**What the task requires**:
Write out exactly the lines from the line with "liner_base, pieces, origin)" through the line with "bpy.data.objects.remove(obj)", both ends included, and no other line.

— start —

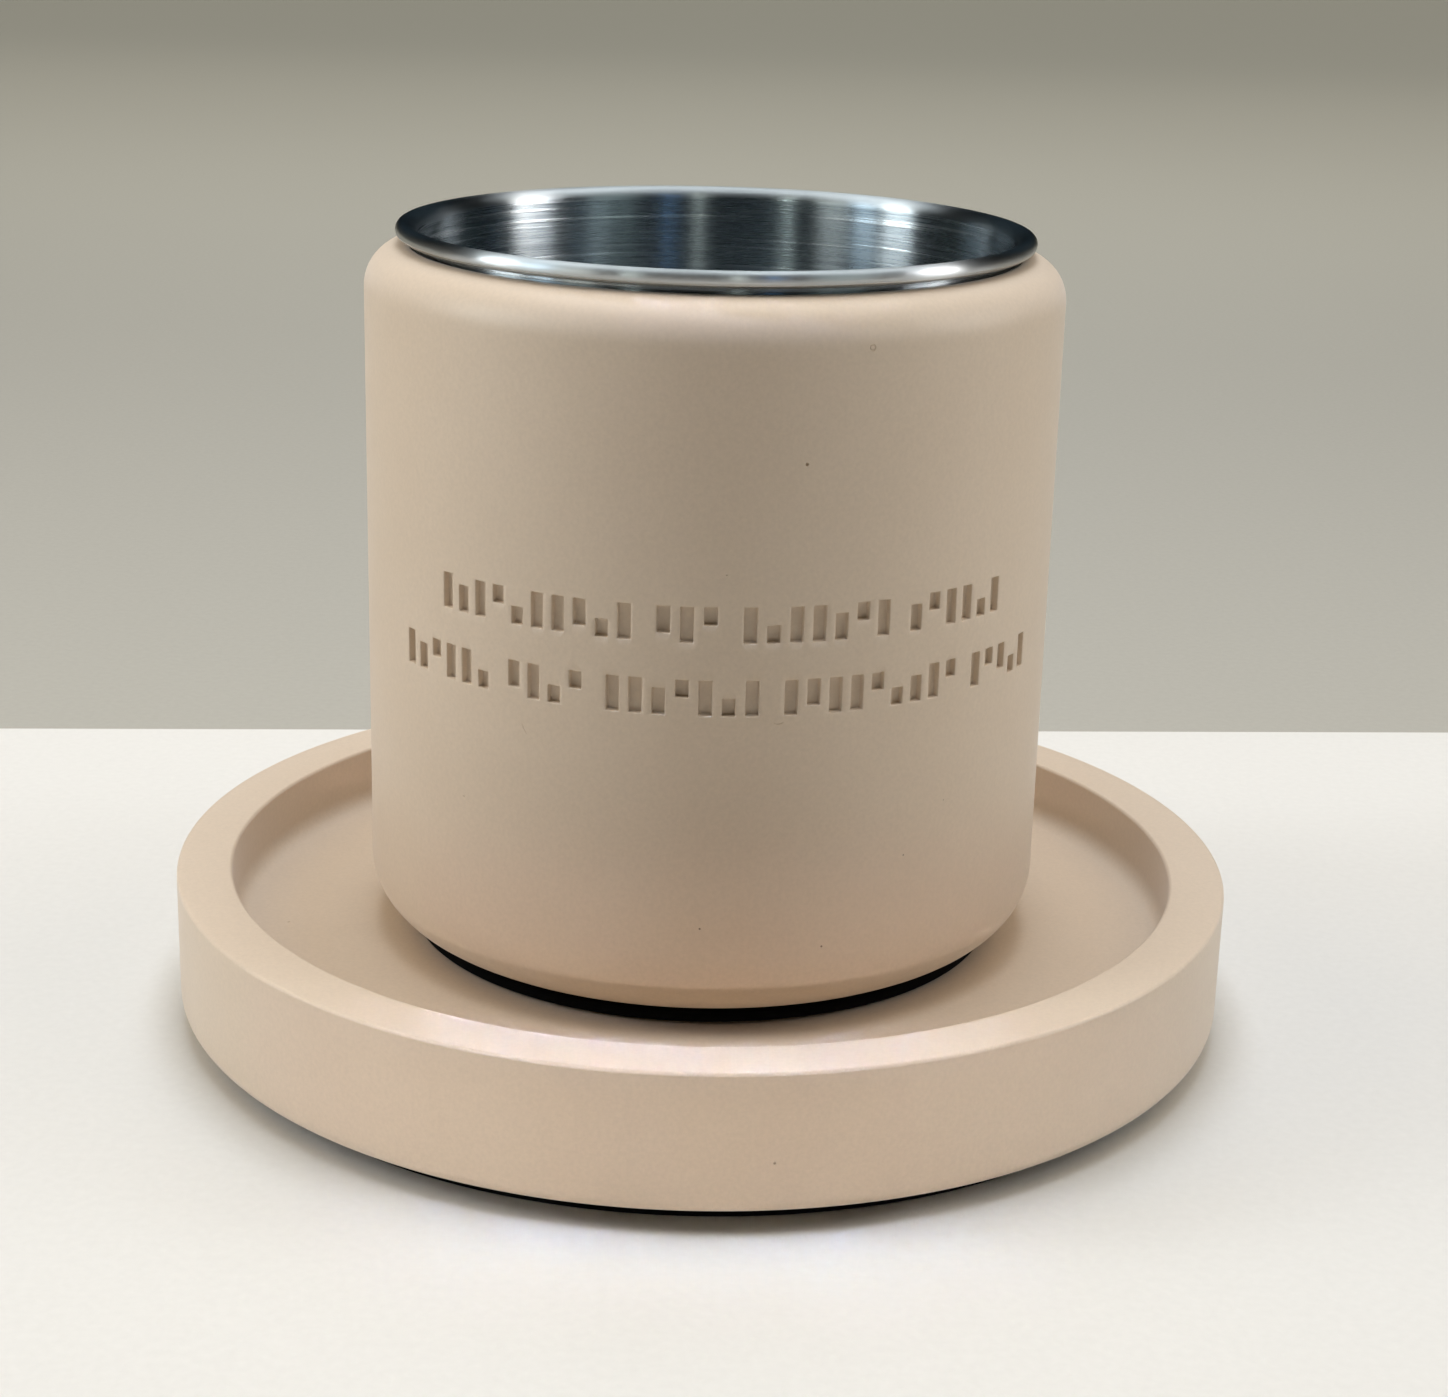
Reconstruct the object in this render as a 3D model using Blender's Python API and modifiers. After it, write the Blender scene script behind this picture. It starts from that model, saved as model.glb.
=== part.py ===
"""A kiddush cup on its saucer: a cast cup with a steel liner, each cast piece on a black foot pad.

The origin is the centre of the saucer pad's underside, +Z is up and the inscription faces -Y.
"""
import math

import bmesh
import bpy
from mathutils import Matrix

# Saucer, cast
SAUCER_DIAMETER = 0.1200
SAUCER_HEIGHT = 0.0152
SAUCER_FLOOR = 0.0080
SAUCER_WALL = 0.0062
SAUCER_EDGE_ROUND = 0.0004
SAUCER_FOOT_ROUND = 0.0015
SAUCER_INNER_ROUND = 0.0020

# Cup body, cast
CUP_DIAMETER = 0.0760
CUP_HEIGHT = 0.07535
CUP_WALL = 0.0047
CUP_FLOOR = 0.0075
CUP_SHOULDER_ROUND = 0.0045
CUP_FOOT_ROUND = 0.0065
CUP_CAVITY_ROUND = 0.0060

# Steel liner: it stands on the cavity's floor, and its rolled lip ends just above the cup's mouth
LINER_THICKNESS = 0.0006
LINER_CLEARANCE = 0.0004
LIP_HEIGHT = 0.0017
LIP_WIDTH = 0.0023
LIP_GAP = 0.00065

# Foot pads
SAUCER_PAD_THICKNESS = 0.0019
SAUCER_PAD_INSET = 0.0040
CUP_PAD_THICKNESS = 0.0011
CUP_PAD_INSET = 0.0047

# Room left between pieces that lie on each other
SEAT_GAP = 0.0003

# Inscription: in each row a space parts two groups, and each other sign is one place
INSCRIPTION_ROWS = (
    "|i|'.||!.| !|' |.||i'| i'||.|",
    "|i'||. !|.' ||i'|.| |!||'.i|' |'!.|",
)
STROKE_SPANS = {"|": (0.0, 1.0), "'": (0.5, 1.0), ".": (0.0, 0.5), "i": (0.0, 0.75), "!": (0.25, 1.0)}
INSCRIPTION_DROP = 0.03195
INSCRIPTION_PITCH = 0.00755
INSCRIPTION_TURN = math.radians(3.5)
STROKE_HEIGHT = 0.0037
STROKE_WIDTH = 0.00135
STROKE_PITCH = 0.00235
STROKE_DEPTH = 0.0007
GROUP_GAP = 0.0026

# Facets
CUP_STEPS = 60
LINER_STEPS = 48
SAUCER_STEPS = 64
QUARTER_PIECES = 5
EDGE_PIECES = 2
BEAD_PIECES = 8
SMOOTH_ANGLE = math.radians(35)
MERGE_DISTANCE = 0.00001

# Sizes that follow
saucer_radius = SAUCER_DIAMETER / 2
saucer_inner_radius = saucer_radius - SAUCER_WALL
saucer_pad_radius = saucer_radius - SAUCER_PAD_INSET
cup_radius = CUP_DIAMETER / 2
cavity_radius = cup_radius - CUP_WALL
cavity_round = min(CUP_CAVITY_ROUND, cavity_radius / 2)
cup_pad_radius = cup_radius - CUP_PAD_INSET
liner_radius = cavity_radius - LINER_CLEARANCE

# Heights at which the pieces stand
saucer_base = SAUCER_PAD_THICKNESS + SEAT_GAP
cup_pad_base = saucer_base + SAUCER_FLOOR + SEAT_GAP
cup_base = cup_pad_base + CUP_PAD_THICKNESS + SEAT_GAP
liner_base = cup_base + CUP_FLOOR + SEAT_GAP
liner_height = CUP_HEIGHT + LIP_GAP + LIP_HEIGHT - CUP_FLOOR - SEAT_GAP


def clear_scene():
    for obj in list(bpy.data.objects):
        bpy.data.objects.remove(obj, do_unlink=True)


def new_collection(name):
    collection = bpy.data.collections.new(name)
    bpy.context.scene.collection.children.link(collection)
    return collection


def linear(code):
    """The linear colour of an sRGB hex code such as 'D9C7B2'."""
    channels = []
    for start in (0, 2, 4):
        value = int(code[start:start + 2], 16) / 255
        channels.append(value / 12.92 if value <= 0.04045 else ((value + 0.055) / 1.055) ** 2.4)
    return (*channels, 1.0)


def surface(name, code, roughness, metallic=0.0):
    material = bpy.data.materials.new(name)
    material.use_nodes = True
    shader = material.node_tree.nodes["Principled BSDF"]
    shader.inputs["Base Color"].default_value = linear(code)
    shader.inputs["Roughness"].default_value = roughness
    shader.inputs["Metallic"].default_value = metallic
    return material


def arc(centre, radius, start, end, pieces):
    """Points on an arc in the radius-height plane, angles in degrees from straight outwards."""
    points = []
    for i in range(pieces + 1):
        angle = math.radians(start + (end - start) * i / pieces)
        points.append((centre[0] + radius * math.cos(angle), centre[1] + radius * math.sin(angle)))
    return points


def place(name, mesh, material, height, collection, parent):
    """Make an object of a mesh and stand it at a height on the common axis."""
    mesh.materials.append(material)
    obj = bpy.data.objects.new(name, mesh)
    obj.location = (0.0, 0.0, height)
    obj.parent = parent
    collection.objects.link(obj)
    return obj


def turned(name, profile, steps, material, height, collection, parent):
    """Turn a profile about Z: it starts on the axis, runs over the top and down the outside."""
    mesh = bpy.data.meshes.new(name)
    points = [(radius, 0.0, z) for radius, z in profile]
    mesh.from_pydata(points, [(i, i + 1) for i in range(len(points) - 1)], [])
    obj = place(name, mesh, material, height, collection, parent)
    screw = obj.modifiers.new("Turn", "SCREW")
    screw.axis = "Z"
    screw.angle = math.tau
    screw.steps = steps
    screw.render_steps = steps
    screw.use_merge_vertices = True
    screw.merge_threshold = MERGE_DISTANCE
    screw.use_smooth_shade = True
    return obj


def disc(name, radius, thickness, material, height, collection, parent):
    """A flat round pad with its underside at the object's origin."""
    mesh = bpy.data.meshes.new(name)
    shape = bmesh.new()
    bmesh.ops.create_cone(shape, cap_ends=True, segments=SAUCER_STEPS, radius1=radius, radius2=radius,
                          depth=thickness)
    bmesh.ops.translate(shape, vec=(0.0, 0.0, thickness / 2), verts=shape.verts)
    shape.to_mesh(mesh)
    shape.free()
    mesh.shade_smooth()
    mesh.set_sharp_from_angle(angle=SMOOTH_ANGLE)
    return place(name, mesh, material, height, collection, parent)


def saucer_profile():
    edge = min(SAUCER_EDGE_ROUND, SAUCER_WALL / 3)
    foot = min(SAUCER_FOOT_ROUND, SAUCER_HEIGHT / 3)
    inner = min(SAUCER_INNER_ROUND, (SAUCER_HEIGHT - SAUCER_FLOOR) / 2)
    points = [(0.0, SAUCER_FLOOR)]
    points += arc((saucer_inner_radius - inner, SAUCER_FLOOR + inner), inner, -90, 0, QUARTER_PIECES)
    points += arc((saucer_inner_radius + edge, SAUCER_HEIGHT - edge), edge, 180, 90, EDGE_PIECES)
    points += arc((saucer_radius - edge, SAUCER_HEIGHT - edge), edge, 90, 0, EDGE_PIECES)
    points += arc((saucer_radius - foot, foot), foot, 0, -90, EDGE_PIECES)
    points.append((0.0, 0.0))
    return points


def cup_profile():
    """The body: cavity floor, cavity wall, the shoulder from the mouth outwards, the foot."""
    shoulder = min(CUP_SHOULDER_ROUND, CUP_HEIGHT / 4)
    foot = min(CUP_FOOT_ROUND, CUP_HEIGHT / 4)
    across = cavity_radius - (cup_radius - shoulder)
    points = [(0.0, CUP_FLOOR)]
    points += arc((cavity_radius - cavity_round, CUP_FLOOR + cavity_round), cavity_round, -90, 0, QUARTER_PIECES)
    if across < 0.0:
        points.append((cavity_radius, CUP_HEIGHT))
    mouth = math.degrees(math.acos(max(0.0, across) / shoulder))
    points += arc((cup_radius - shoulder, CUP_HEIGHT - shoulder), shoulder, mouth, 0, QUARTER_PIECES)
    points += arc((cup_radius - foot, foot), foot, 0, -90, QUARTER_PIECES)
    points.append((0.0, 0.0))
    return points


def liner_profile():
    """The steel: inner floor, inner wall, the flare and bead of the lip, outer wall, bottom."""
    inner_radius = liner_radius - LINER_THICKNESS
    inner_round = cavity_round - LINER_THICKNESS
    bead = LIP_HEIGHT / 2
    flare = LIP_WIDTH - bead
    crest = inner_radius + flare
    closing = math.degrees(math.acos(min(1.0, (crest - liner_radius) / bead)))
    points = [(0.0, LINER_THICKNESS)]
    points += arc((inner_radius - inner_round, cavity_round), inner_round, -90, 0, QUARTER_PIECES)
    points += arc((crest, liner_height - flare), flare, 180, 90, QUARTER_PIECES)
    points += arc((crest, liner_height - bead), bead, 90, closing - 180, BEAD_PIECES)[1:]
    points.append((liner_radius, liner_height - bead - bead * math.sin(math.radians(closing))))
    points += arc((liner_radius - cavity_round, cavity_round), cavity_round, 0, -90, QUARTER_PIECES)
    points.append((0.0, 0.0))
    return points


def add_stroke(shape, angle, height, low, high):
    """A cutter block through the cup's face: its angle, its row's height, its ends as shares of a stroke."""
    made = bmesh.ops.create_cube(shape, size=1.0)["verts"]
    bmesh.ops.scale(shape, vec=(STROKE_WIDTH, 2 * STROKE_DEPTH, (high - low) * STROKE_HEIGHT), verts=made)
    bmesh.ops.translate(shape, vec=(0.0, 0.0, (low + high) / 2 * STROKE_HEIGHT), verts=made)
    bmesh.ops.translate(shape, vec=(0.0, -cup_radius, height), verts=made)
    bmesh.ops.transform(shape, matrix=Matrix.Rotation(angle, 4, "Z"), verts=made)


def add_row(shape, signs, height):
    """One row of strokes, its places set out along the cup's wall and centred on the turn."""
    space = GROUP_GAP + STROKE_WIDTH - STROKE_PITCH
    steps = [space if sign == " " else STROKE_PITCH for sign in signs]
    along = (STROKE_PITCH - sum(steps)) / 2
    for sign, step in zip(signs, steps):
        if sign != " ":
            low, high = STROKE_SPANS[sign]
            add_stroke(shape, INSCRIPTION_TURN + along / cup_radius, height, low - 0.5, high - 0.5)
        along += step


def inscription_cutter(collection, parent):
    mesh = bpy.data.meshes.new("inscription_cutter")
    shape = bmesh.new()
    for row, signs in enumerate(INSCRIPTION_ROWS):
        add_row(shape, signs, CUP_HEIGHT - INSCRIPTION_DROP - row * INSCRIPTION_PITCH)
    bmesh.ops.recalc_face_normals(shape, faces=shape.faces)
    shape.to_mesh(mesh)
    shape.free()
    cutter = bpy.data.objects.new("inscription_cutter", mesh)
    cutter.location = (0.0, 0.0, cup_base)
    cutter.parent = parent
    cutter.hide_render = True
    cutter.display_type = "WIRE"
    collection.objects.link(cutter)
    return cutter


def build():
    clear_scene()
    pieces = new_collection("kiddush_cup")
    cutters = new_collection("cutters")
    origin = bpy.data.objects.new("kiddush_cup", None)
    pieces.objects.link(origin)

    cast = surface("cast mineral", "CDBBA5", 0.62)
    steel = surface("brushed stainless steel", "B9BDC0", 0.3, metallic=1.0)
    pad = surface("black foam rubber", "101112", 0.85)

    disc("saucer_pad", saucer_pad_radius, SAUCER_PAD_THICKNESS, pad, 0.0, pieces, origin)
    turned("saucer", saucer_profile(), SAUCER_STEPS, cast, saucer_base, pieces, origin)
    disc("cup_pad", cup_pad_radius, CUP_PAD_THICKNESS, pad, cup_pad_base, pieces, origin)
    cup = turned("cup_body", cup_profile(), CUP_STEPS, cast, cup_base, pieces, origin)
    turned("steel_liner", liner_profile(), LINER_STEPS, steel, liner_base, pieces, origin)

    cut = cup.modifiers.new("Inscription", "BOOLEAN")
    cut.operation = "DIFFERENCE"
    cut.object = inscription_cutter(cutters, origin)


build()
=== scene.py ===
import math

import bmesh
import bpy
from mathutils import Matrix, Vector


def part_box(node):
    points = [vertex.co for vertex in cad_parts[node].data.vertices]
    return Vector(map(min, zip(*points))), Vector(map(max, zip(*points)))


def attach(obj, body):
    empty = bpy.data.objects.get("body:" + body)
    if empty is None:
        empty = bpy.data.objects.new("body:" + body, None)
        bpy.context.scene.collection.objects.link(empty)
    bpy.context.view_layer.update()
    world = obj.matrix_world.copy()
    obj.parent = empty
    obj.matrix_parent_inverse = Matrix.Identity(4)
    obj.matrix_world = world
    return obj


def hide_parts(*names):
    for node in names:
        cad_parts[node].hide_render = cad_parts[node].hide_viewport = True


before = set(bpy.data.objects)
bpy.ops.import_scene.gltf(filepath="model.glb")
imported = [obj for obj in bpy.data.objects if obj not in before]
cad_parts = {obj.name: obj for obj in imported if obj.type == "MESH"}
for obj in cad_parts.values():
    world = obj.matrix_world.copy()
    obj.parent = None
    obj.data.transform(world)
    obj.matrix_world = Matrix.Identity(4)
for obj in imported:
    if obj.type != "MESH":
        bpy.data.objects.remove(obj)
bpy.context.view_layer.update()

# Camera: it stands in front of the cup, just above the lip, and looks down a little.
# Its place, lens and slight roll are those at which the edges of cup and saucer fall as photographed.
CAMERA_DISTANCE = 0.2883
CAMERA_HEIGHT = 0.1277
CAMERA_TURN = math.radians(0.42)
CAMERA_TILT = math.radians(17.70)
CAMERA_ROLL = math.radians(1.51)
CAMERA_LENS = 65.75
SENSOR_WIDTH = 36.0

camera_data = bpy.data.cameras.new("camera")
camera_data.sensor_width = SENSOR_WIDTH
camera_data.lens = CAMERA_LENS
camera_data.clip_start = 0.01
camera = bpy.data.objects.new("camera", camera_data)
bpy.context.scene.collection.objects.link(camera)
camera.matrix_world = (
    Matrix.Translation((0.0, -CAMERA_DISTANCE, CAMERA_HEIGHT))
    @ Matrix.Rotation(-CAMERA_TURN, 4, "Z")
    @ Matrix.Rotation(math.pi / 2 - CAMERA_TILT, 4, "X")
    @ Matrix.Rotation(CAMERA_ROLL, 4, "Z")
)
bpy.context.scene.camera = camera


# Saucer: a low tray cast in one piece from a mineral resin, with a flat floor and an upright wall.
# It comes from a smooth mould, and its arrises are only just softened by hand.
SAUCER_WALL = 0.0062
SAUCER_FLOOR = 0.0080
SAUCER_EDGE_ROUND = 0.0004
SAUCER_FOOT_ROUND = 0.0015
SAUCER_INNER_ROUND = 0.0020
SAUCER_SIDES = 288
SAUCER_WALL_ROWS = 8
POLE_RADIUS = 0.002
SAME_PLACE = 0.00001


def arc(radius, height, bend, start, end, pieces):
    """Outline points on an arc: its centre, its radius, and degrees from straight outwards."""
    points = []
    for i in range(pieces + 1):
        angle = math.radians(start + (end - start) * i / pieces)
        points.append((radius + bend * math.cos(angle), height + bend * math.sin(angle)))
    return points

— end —

**Written solution**:
    turned("steel_liner", liner_profile(), LINER_STEPS, steel, liner_base, pieces, origin)

    cut = cup.modifiers.new("Inscription", "BOOLEAN")
    cut.operation = "DIFFERENCE"
    cut.object = inscription_cutter(cutters, origin)


build()
=== scene.py ===
import math

import bmesh
import bpy
from mathutils import Matrix, Vector


def part_box(node):
    points = [vertex.co for vertex in cad_parts[node].data.vertices]
    return Vector(map(min, zip(*points))), Vector(map(max, zip(*points)))


def attach(obj, body):
    empty = bpy.data.objects.get("body:" + body)
    if empty is None:
        empty = bpy.data.objects.new("body:" + body, None)
        bpy.context.scene.collection.objects.link(empty)
    bpy.context.view_layer.update()
    world = obj.matrix_world.copy()
    obj.parent = empty
    obj.matrix_parent_inverse = Matrix.Identity(4)
    obj.matrix_world = world
    return obj


def hide_parts(*names):
    for node in names:
        cad_parts[node].hide_render = cad_parts[node].hide_viewport = True


before = set(bpy.data.objects)
bpy.ops.import_scene.gltf(filepath="model.glb")
imported = [obj for obj in bpy.data.objects if obj not in before]
cad_parts = {obj.name: obj for obj in imported if obj.type == "MESH"}
for obj in cad_parts.values():
    world = obj.matrix_world.copy()
    obj.parent = None
    obj.data.transform(world)
    obj.matrix_world = Matrix.Identity(4)
for obj in imported:
    if obj.type != "MESH":
        bpy.data.objects.remove(obj)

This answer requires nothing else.